■ Short problem: Only the lines from the start of the entries up to and including the line with "stainless steel: two" should be written out, exactly as they stand.

■ Records with modeling code:
--------------------

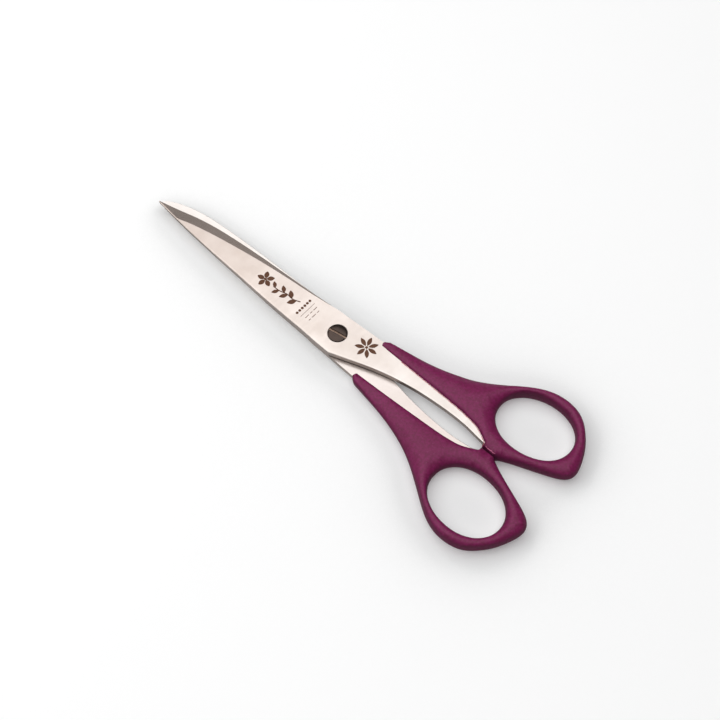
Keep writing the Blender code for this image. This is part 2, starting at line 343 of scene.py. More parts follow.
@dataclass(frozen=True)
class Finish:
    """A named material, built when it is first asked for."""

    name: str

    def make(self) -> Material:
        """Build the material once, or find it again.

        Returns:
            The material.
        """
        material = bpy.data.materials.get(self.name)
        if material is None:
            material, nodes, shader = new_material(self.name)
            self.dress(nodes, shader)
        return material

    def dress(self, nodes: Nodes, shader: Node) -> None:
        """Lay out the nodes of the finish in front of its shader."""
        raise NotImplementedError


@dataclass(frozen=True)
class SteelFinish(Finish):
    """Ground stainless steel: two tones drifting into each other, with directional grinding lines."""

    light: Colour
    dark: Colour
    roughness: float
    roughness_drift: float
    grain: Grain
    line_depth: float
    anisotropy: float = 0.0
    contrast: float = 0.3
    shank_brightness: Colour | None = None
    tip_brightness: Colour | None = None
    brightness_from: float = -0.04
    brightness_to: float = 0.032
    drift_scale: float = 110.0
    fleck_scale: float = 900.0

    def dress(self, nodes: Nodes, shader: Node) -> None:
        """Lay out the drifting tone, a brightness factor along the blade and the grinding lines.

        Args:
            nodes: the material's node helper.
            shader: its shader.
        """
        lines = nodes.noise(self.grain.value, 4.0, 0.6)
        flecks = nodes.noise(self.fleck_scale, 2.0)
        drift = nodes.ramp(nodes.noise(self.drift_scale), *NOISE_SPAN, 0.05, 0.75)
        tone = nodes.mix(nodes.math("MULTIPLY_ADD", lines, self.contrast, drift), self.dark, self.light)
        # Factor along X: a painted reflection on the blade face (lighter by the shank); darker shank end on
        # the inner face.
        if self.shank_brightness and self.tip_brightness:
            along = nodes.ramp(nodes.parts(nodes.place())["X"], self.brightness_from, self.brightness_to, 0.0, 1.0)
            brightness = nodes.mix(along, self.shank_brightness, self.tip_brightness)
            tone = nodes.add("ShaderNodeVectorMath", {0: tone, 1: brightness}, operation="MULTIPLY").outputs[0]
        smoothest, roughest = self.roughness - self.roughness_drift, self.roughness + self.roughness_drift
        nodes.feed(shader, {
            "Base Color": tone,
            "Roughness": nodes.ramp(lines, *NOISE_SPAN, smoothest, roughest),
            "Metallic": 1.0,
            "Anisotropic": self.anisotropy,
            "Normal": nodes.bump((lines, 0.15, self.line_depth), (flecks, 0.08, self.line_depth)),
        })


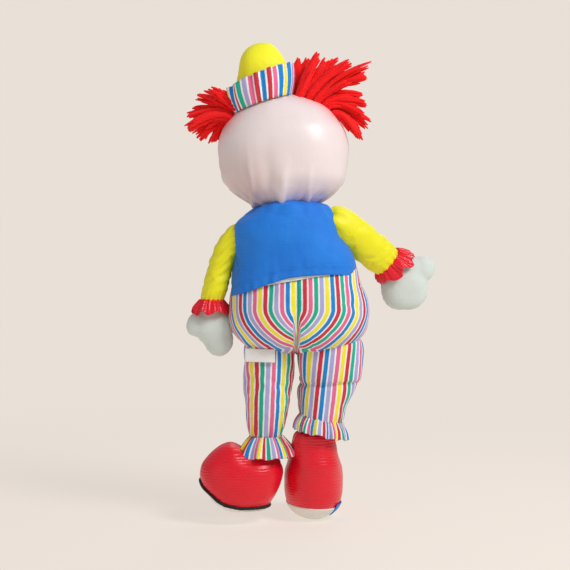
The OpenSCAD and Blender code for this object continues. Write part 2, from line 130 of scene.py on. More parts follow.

--------------------

■ Solution to the exercise:
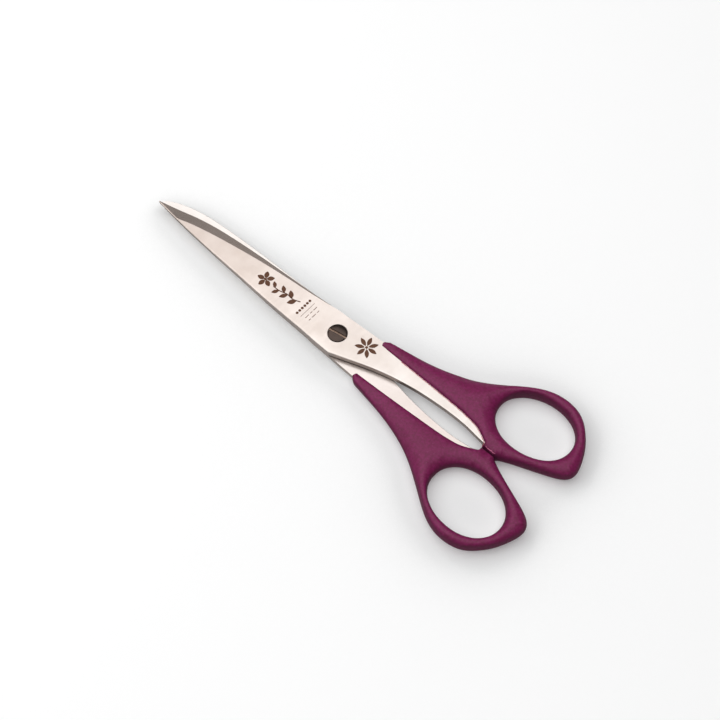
Keep writing the Blender code for this image. This is part 2, starting at line 343 of scene.py. More parts follow.
@dataclass(frozen=True)
class Finish:
    """A named material, built when it is first asked for."""

    name: str

    def make(self) -> Material:
        """Build the material once, or find it again.

        Returns:
            The material.
        """
        material = bpy.data.materials.get(self.name)
        if material is None:
            material, nodes, shader = new_material(self.name)
            self.dress(nodes, shader)
        return material

    def dress(self, nodes: Nodes, shader: Node) -> None:
        """Lay out the nodes of the finish in front of its shader."""
        raise NotImplementedError


@dataclass(frozen=True)
class SteelFinish(Finish):
    """Ground stainless steel: two tones drifting into each other, with directional grinding lines."""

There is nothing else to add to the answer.